*Goal*
In the records that follow, the lines from the one containing "Turn this picture" to the one containing "wasm.setup();", inclusive, are to be given again exactly.

*Given entries*
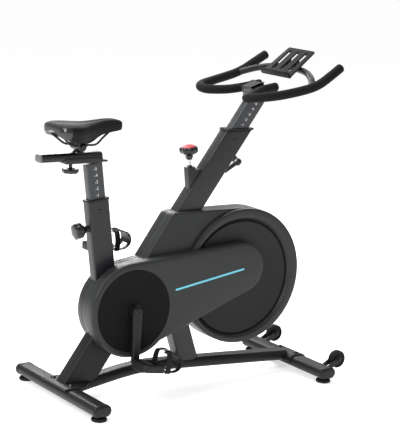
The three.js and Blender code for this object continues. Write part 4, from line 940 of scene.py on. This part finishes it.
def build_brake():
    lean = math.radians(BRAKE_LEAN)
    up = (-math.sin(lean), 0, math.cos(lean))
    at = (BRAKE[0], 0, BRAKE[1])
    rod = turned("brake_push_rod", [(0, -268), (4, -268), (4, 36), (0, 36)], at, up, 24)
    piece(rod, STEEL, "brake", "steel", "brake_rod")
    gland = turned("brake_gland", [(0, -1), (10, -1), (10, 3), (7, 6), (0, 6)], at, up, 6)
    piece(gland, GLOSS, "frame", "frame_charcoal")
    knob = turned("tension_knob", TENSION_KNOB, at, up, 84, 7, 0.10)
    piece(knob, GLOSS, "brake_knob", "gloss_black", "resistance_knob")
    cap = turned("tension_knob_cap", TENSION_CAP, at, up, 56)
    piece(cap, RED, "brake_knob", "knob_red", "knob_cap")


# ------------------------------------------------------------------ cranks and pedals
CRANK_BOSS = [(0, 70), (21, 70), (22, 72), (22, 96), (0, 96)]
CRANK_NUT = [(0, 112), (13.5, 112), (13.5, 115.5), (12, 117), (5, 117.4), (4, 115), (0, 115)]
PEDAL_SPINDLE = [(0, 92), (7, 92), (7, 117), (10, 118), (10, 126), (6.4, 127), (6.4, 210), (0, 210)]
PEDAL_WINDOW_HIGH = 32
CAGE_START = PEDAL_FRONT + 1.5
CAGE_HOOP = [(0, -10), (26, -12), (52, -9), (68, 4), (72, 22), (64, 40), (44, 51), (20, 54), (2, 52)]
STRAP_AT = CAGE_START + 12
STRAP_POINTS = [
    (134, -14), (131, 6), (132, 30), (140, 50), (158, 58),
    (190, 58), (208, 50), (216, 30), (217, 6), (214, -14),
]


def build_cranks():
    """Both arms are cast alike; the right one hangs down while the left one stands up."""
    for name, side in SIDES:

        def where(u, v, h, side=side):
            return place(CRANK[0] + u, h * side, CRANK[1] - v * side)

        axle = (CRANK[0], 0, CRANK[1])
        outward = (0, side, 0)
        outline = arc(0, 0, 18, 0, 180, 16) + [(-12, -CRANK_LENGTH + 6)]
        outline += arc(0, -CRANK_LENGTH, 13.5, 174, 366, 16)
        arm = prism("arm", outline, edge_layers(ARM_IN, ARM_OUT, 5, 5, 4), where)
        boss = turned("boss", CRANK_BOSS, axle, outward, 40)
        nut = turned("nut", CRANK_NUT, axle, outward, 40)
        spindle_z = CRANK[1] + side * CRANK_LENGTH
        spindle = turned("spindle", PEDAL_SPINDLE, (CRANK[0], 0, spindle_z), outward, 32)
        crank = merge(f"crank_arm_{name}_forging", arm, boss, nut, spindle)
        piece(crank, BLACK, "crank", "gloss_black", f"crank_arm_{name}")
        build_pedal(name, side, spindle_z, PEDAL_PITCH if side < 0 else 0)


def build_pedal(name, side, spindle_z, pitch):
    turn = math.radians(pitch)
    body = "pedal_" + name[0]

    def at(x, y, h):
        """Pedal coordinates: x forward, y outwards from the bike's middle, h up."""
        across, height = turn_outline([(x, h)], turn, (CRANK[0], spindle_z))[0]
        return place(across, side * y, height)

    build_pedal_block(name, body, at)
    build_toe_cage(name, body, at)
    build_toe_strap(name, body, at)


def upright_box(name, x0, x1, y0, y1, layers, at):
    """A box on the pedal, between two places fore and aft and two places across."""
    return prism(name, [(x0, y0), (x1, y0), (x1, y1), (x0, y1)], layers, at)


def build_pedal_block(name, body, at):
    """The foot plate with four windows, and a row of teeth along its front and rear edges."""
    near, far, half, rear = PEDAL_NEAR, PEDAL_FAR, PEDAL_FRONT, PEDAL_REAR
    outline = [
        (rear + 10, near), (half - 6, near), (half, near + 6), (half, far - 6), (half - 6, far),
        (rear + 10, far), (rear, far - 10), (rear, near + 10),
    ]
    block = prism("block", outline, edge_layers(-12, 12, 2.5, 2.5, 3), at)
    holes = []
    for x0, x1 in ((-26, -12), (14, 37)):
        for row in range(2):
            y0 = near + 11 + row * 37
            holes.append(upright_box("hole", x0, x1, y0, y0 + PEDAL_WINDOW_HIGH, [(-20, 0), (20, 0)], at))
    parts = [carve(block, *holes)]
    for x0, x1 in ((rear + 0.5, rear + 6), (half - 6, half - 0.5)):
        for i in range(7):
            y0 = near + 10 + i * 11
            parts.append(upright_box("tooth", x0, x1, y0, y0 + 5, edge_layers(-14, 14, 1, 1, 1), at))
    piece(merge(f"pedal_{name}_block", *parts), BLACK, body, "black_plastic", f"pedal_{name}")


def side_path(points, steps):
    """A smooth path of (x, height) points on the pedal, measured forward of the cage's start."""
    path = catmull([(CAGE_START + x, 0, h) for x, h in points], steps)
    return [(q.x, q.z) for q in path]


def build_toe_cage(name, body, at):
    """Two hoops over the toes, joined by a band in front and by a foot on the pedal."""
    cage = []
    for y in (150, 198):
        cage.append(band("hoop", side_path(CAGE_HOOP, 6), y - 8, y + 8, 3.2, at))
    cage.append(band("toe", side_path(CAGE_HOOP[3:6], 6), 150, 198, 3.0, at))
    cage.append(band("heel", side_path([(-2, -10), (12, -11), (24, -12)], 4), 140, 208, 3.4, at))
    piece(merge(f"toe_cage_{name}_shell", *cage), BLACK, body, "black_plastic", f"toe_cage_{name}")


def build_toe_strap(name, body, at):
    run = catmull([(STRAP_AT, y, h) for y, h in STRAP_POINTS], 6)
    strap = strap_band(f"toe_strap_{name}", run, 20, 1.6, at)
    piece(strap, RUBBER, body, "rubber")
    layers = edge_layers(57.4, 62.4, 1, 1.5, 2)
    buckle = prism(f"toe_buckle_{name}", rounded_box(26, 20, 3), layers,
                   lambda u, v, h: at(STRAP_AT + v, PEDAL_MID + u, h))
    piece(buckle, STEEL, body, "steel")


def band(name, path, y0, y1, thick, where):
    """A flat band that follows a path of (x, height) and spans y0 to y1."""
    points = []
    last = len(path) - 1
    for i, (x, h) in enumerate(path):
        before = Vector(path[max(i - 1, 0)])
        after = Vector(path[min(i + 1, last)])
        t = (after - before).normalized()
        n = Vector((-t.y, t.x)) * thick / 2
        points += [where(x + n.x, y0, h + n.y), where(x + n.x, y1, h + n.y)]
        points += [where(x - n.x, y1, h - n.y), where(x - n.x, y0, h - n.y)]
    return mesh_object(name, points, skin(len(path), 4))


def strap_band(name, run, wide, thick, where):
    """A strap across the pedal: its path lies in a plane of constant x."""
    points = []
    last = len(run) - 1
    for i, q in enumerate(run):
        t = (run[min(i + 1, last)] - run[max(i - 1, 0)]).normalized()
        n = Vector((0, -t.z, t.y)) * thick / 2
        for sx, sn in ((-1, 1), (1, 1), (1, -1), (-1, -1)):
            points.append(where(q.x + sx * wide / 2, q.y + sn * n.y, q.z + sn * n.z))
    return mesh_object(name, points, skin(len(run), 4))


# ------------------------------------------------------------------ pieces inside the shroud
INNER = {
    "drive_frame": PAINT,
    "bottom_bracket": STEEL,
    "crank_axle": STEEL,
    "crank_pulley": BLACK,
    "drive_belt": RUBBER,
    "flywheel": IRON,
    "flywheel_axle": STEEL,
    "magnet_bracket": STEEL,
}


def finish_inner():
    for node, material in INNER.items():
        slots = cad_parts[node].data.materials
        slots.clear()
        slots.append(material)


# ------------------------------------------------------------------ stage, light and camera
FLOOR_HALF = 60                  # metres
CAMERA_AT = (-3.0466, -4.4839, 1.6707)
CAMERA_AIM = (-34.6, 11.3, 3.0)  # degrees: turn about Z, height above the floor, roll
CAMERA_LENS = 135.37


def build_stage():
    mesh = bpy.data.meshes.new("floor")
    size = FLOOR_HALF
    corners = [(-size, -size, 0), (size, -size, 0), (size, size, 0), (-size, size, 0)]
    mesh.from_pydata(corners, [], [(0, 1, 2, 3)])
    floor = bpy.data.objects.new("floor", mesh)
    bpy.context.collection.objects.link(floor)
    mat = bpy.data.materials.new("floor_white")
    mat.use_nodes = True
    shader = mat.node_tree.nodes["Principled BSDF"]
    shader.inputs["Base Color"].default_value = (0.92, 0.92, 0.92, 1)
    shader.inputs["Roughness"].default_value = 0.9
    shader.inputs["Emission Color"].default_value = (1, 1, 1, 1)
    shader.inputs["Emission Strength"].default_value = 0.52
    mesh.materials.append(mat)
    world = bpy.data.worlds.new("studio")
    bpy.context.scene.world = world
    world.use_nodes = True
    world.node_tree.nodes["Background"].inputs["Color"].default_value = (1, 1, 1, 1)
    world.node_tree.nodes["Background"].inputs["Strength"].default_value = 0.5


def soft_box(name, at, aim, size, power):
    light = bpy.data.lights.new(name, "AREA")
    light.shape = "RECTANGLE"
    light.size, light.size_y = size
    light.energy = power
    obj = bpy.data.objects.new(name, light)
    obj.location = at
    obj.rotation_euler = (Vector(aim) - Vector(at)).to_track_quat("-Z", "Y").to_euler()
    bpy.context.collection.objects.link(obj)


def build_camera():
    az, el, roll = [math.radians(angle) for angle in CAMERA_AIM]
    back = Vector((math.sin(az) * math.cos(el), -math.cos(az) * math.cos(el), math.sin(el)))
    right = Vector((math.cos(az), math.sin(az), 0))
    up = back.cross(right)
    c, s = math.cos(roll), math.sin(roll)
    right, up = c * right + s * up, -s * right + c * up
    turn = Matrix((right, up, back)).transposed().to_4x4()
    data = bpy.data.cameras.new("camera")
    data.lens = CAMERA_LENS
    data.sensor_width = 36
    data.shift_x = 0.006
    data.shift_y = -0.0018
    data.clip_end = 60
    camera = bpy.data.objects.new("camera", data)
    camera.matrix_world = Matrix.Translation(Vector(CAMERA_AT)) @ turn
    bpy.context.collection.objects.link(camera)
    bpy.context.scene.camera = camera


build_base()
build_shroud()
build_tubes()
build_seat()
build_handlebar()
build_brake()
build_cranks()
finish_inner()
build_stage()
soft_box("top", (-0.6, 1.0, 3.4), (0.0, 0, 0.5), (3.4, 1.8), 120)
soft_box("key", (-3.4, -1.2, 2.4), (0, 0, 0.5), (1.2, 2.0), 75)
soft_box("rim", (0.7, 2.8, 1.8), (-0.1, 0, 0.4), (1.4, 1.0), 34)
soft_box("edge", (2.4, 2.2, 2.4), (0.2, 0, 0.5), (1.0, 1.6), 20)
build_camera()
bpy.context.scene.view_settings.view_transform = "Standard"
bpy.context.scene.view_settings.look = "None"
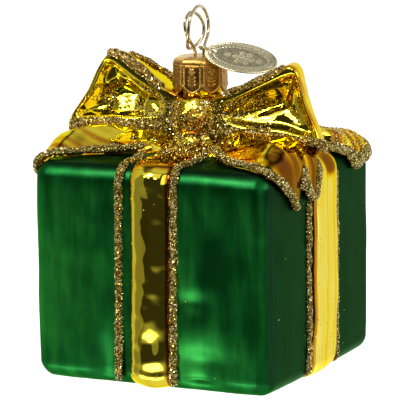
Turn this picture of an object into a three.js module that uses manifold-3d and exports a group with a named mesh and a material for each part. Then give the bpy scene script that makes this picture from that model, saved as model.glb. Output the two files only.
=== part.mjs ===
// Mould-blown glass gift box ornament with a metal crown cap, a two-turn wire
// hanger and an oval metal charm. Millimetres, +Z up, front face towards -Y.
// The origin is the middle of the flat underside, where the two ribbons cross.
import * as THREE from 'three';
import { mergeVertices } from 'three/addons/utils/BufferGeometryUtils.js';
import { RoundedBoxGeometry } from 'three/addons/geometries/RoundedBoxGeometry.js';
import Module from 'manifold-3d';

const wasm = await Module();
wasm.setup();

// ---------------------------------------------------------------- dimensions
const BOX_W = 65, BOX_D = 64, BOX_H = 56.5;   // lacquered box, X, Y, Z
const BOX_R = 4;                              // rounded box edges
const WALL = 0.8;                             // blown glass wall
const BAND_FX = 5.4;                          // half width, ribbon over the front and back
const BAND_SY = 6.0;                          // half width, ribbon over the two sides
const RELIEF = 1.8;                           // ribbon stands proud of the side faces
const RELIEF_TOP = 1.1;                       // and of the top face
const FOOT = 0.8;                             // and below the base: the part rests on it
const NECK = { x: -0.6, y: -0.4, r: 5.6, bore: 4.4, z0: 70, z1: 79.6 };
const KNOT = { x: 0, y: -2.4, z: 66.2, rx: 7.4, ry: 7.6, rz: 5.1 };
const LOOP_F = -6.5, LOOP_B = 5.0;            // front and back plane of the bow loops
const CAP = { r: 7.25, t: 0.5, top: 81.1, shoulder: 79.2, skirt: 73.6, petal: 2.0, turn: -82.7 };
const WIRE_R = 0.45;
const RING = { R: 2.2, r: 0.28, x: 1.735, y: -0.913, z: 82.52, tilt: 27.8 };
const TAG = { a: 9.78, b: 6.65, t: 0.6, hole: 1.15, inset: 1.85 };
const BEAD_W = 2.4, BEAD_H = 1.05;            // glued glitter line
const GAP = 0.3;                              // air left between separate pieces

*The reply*
Turn this picture of an object into a three.js module that uses manifold-3d and exports a group with a named mesh and a material for each part. Then give the bpy scene script that makes this picture from that model, saved as model.glb. Output the two files only.
=== part.mjs ===
// Mould-blown glass gift box ornament with a metal crown cap, a two-turn wire
// hanger and an oval metal charm. Millimetres, +Z up, front face towards -Y.
// The origin is the middle of the flat underside, where the two ribbons cross.
import * as THREE from 'three';
import { mergeVertices } from 'three/addons/utils/BufferGeometryUtils.js';
import { RoundedBoxGeometry } from 'three/addons/geometries/RoundedBoxGeometry.js';
import Module from 'manifold-3d';

const wasm = await Module();
wasm.setup();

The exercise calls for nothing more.